▶ [Goal]:
Give the data again exactly, from its opening line through the line in which "from types import SimpleNamespace" appears.

----

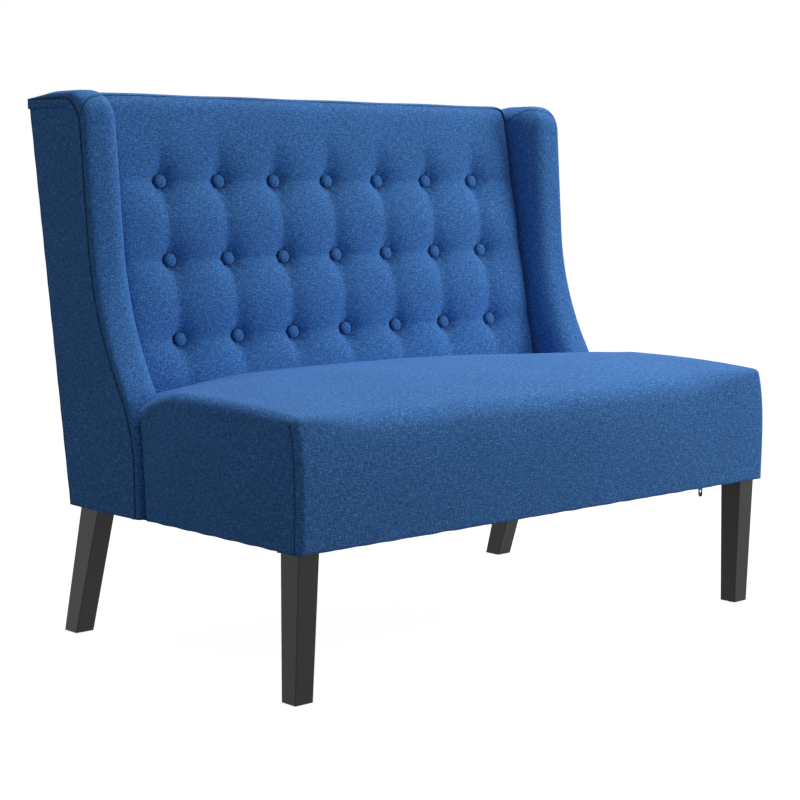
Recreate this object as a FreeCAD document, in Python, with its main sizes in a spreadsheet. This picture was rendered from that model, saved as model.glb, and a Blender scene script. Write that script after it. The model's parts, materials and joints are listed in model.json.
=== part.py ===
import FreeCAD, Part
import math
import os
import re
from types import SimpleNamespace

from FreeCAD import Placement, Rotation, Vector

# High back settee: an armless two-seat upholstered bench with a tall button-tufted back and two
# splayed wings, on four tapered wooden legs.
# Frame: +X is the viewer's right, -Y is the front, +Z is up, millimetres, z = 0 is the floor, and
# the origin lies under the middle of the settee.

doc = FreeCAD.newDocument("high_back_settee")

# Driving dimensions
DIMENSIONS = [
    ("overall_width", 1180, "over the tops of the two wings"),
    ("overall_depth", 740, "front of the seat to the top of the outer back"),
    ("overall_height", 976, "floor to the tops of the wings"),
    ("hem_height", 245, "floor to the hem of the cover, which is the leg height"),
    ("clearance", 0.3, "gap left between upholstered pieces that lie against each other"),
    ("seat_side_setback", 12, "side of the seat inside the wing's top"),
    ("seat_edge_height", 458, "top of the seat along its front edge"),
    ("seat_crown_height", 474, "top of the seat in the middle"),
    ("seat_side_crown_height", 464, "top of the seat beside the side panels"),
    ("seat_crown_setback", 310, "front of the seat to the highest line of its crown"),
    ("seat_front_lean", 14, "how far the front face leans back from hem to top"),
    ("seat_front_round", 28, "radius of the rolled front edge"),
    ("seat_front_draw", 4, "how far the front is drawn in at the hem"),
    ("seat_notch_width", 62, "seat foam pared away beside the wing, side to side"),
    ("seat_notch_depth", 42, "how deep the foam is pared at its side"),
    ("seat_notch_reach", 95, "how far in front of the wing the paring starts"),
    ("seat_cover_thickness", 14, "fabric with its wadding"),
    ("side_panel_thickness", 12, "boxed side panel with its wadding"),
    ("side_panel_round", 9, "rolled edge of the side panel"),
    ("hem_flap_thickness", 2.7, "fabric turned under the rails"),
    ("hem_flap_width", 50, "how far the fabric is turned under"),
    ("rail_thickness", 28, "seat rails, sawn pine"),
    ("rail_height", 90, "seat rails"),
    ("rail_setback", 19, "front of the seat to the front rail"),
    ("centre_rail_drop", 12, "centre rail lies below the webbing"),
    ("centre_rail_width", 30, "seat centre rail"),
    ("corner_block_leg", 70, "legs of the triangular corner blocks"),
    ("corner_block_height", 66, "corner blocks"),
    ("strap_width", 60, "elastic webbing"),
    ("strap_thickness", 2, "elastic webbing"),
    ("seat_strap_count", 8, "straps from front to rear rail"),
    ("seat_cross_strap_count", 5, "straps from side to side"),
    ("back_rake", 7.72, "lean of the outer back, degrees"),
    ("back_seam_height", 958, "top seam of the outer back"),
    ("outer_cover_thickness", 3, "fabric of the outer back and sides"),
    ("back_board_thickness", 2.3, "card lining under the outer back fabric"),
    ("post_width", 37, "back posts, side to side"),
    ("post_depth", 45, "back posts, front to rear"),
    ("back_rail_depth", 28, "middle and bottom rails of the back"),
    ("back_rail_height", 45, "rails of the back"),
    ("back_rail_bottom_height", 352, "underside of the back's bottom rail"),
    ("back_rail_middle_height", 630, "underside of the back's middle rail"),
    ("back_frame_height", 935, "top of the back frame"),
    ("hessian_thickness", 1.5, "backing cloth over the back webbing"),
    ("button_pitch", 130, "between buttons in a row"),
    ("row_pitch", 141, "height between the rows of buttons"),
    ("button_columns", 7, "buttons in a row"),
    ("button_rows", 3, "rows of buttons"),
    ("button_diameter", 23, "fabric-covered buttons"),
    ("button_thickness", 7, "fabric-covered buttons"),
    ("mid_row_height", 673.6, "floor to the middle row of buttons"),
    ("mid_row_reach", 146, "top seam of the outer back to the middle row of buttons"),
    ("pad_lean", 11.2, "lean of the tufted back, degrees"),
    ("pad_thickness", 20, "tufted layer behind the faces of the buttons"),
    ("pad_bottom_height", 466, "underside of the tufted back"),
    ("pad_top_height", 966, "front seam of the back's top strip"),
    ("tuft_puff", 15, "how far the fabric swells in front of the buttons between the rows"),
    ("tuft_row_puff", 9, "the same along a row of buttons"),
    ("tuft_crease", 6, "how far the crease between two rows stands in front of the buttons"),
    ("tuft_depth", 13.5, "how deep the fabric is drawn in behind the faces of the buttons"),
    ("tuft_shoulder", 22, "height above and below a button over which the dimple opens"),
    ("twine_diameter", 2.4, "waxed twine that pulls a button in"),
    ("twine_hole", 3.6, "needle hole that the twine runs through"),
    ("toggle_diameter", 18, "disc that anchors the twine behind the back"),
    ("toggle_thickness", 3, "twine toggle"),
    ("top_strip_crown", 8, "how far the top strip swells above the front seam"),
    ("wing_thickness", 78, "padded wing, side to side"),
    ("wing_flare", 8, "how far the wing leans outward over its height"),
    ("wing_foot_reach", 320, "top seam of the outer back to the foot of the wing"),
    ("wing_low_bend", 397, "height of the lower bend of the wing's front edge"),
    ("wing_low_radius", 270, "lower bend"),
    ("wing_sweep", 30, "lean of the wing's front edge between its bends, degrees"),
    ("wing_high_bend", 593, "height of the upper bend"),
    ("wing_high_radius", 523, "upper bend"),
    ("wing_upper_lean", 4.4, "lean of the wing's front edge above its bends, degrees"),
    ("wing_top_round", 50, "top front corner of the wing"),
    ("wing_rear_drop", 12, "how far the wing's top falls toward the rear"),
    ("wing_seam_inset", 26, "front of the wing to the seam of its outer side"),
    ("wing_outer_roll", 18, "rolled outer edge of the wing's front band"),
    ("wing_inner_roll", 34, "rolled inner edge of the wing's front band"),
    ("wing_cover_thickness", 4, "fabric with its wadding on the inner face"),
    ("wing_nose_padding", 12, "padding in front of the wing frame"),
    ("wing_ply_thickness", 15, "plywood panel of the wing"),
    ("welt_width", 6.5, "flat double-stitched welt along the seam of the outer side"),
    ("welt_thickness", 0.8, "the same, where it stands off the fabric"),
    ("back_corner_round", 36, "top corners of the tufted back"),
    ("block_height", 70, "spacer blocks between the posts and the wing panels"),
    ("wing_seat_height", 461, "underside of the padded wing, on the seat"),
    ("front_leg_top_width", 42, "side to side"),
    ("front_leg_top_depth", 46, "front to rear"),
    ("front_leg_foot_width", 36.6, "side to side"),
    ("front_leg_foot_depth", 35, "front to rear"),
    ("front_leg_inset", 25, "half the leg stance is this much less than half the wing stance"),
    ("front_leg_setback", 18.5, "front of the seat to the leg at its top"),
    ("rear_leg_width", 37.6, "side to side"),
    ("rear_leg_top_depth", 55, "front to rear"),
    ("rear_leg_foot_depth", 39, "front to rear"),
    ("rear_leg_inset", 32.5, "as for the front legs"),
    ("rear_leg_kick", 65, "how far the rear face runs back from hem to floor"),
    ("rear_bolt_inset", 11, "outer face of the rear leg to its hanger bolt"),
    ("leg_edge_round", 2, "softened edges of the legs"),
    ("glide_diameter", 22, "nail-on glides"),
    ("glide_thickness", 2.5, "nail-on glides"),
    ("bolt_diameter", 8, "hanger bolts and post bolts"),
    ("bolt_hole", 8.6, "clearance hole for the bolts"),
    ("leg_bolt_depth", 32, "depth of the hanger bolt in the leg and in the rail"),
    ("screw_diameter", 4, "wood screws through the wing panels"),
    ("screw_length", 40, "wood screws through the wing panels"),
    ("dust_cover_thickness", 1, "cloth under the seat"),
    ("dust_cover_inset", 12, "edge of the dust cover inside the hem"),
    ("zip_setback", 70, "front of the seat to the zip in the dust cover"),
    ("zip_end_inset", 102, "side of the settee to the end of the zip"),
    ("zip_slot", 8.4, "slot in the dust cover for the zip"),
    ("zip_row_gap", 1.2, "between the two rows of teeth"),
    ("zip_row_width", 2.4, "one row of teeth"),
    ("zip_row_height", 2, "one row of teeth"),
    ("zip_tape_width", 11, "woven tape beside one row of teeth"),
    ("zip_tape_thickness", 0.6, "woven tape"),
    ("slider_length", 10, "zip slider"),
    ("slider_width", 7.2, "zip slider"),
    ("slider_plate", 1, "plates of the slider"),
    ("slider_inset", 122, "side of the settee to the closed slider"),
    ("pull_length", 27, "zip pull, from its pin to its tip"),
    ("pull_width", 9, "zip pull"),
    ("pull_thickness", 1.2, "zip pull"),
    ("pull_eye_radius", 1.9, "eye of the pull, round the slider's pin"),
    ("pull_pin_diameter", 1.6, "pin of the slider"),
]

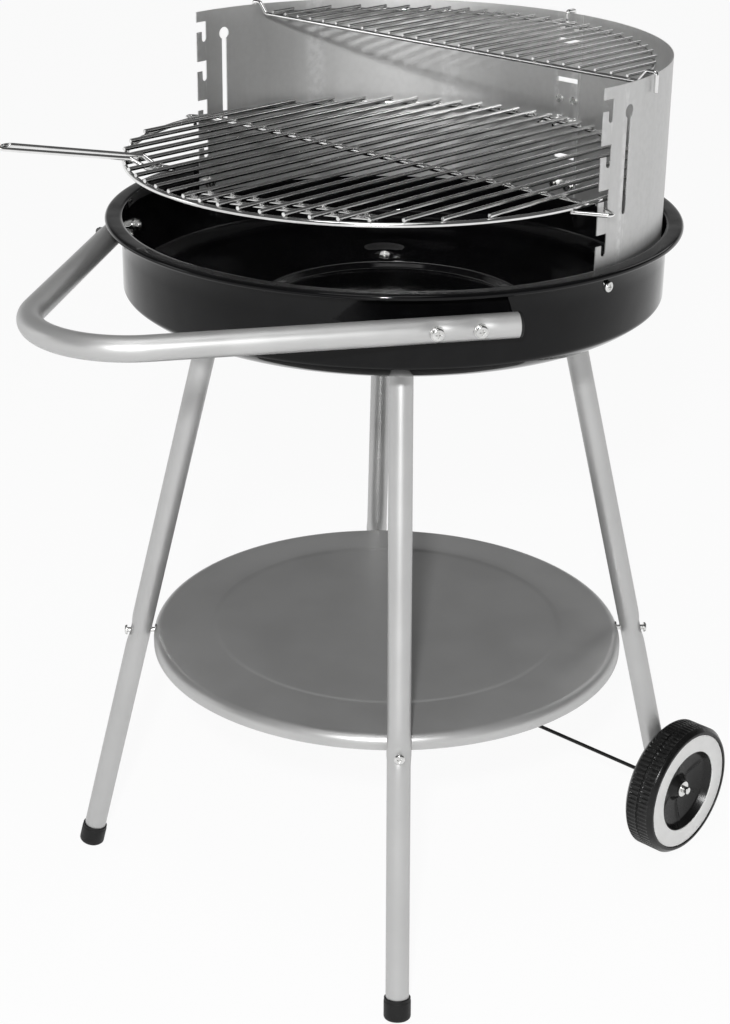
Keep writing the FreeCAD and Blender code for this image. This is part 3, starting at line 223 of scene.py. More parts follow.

----

▶ [Answer to the exercise]:
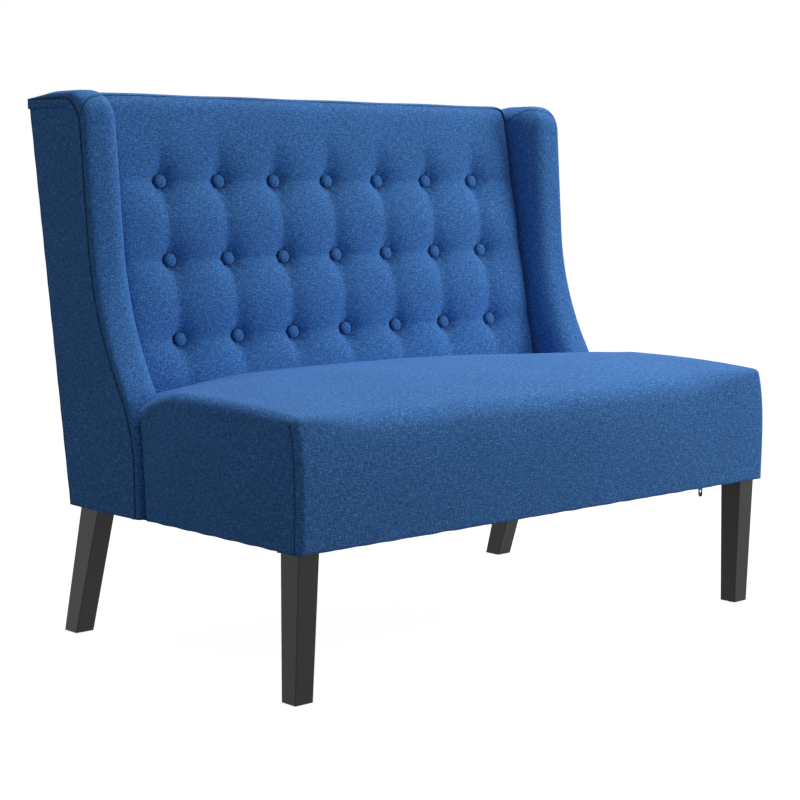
Recreate this object as a FreeCAD document, in Python, with its main sizes in a spreadsheet. This picture was rendered from that model, saved as model.glb, and a Blender scene script. Write that script after it. The model's parts, materials and joints are listed in model.json.
=== part.py ===
import FreeCAD, Part
import math
import os
import re
from types import SimpleNamespace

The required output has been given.